Figure 52. Specialization

Work Scattered Everywhere

Meetings can be hard enough on their own. Just making sure the right people show up at the right time to discuss the right topics to hopefully achieve the correct outcome is a difficult task. Add in three different boards, six spreadsheets, four slack channels, a video conference tool with poor video conferencing bandwidth, twenty-seven open browsers, and umpteen other tools and apps, and you’ve plunged into meeting malaise. Who wants to juggle all that chaos? No one who wants to kick the time thieves in the butt, that’s for sure. Keep things simple so people waste less time searching for information. Time spent searching increases WIP.

Garish Card Colors

Information/data can be beautiful to gaze upon, but not when surrounded by colors that are at visual war with each other or with the background. Beauty attracts. Design your visual kanban user experience with beauty in mind. Author of three bestselling books on visualizing information and TED talk speaker David McCandless identifies four elements he believes are necessary for a visualization to work:

  • Information: The data must have integrity and must be accurate.
  • Function: The goal must be useful and efficient.
  • Visual form: The metaphor must have beauty and structure.
  • Story: The concept must be interesting and relevant.1

Make boards visually appealing to keep people interested and engaged and to avoid confusion and wasted time. Communication can be hard when many different tools are used. Improve communication with elegant visuals that integrate well with other tools.

Best Practices

It was in Honolulu while working at Boeing that I heard someone (my boss, actually) say, “Do it right the first time.” I instinctively knew that wasn’t right. The only time anyone does anything right the first time is when they follow directions given by someone else who has done it many times before. The first time doing anything is an experiment. And so it is with kanban. The first board design attempt is an experiment to help you discover how to improve your workflow. That’s why there really are no “best practices” when it comes to designing your kanban board, as well as many other situations. Unless you are doing something simple that has been done many times before—something where cause and effect are known, we cannot know exactly what specifically should be done. We just don’t know what we don’t know yet.

Today, when I hear the term “best practices,” I attempt to use my magic introvert powers to avoid physically cringing. I have to remind myself that there are appropriate times for best practices. When the pilot goes through the checklist before heading down the runway. When the nurse cleans a wound before applying a bandage. When the system admin pulls the server out of rotation before restarting IIS. Best practices might sound cringeworthy, but they do have their place, especially when you’re doing something routine but important.
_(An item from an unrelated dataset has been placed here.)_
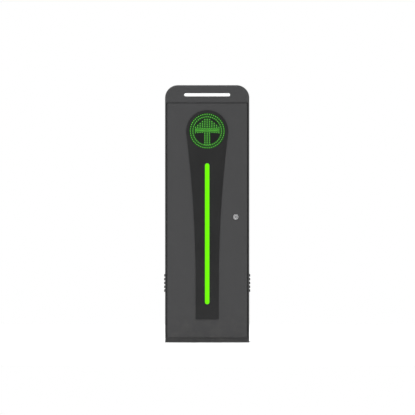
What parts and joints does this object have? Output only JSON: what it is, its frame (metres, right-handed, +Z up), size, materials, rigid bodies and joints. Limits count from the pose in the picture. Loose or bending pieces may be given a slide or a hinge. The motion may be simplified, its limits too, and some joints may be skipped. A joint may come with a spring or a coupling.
{
  "type": "parking barrier drive cabinet",
  "caption": "Slim charcoal steel street cabinet with a lit arrow sign, a green light bar, a locking door and a sprung boom drive inside.",
  "frame": {"origin": "centre of the base plate's underside on the ground", "axes": "+Z up, the door and its sign face -Y, the boom shaft leaves towards +Y"},
  "size_m": [0.338, 0.318, 1.009],
  "materials": {
    "charcoal_paint": "satin",
    "gloss_black_panel": "gloss",
    "matt_black_plastic": "matt",
    "green_light": "satin",
    "zinc_plate": "satin",
    "machined_steel": "machined",
    "chrome_trim": "polished",
    "black_rubber": "matt",
    "cast_housing": "painted",
    "cast_aluminium": "cast",
    "bronze_gear": "machined",
    "brass_plate": "satin",
    "white_badge": "satin",
    "pale_plastic": "matt",
    "red_plastic": "gloss",
    "green_plastic": "gloss",
    "yellow_plastic": "gloss"
  },
  "bodies": {
    "cabinet": {"base_frame": "charcoal_paint", "cabinet_shell": "charcoal_paint", "top_cover": "charcoal_paint", "cover_seal": "black_rubber", "cover_screws": "zinc_plate", "blank_badge": "white_badge", "door_gasket": "black_rubber", "hinge_frame_leaves": "zinc_plate", "hinge_pins": "zinc_plate", "support_uprights": "zinc_plate", "chassis": "zinc_plate", "chassis_bolts": "zinc_plate", "shaft_bearings": "cast_housing", "shaft_seal": "black_rubber", "gearbox_case": "cast_aluminium", "motor_case": "cast_housing", "spring_bracket": "zinc_plate", "spring_eye_bolts": "zinc_plate", "balance_springs": "machined_steel", "stop_buffers": "black_rubber", "limit_sensors": "brass_plate", "mounting_plate": "zinc_plate", "din_rail": "zinc_plate", "circuit_breaker": "pale_plastic", "terminal_row": "pale_plastic", "controller_case": "matt_black_plastic", "power_supply": "zinc_plate", "gland_plate": "zinc_plate", "cable_grommets": "black_rubber"},
    "door": {"front_door": "charcoal_paint", "door_ribs": "charcoal_paint", "fascia_panel": "gloss_black_panel", "sign_housing": "matt_black_plastic", "sign_board": "gloss_black_panel", "sign_leds": "green_light", "light_diffuser": "green_light", "light_channel": "zinc_plate", "hinge_door_leaves": "zinc_plate", "lock_housing": "chrome_trim"},
    "lock": {"lock_barrel": "chrome_trim", "lock_cam": "zinc_plate"},
    "boom_drive": {"main_shaft": "machined_steel", "boom_lever": "machined_steel", "boom_flange": "machined_steel", "sensor_cam": "matt_black_plastic", "spring_crossbar": "machined_steel", "rod_pin": "machined_steel"},
    "crank": {"output_shaft": "machined_steel", "drive_crank": "machined_steel", "crank_pin": "machined_steel", "worm_wheel": "bronze_gear"},
    "rod": {"connecting_rod": "machined_steel"},
    "shackles": {"spring_shackles": "zinc_plate"},
    "worm": {"worm_shaft": "machined_steel", "hand_wheel": "red_plastic"},
    "toggle": {"breaker_toggle": "matt_black_plastic"},
    "raise_key": {"raise_button": "green_plastic"},
    "stop_key": {"stop_button": "red_plastic"},
    "lower_key": {"lower_button": "yellow_plastic"}
  },
  "joints": [
    {"name": "door_swing", "type": "hinge", "parent": "cabinet", "child": "door", "pos_m": [-0.151, -0.138, 0.48], "axis": [0, 0, -1], "range_deg": [0, 95]},
    {"name": "lock_turn", "type": "hinge", "parent": "door", "child": "lock", "pos_m": [0.1125, -0.145, 0.492], "axis": [0, -1, 0], "range_deg": [0, 90]},
    {"name": "boom_shaft", "type": "hinge", "parent": "cabinet", "child": "boom_drive", "pos_m": [0, 0, 0.829], "axis": [0, 1, 0], "range_deg": [0, 90], "deforming": ["balance_springs"]},
    {"name": "crank_turn", "type": "hinge", "parent": "cabinet", "child": "crank", "pos_m": [0, 0, 0.529], "axis": [0, 1, 0], "range_deg": [0, 90]},
    {"name": "rod_swing", "type": "hinge", "parent": "crank", "child": "rod", "pos_m": [-0.04243, -0.046, 0.48657], "axis": [0, 1, 0], "range_deg": [-90, 0]},
    {"name": "shackle_swing", "type": "hinge", "parent": "boom_drive", "child": "shackles", "pos_m": [0.05657, -0.026, 0.88557], "axis": [0, 1, 0], "range_deg": [-90, 0]},
    {"name": "worm_turn", "type": "hinge", "parent": "cabinet", "child": "worm", "pos_m": [0, 0.072, 0.485], "axis": [1, 0, 0], "range_deg": [0, 1800]},
    {"name": "breaker_switch", "type": "hinge", "parent": "cabinet", "child": "toggle", "pos_m": [-0.094, 0.0597, 0.112], "axis": [1, 0, 0], "range_deg": [0, 70]},
    {"name": "raise_press", "type": "slide", "parent": "cabinet", "child": "raise_key", "axis": [0, 1, 0], "range_m": [0, 0.003], "stiffness_N_per_m": 300},
    {"name": "stop_press", "type": "slide", "parent": "cabinet", "child": "stop_key", "axis": [0, 1, 0], "range_m": [0, 0.003], "stiffness_N_per_m": 300},
    {"name": "lower_press", "type": "slide", "parent": "cabinet", "child": "lower_key", "axis": [0, 1, 0], "range_m": [0, 0.003], "stiffness_N_per_m": 300}
  ],
  "couplings": [
    {"joint": "crank_turn", "follows": "boom_shaft", "ratio": 1},
    {"joint": "rod_swing", "follows": "boom_shaft", "ratio": -1},
    {"joint": "shackle_swing", "follows": "boom_shaft", "ratio": -1},
    {"joint": "worm_turn", "follows": "boom_shaft", "ratio": 20}
  ]
}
Now that my ranting is done, let’s head to the conclusion of our journey together, where we’ll answer a tough question, look at improving alignment, and reduce resistance to change.

KEY TAKEAWAYS

  • Don’t exclude times when people aren’t “supposed” to be working from metrics or the metrics will be skewed.
  • Look for alternatives to ineffective accounting methods. Just because they are “the way things have always been done,” doesn’t mean they represent the only (or best) way to do them.
  • Consider replacing Gantt charts with queues.
  • Beware of individually named swimlanes.
  • Simplify meeting tools whenever possible.
  • Make kanban boards (and other presentation materials) visually appealing to engage viewers.
  • Best practices have their place, particularly when it comes to simple routine tasks, but it’s often a better idea to conduct your own experiments to discover what truly works for your situation and organization.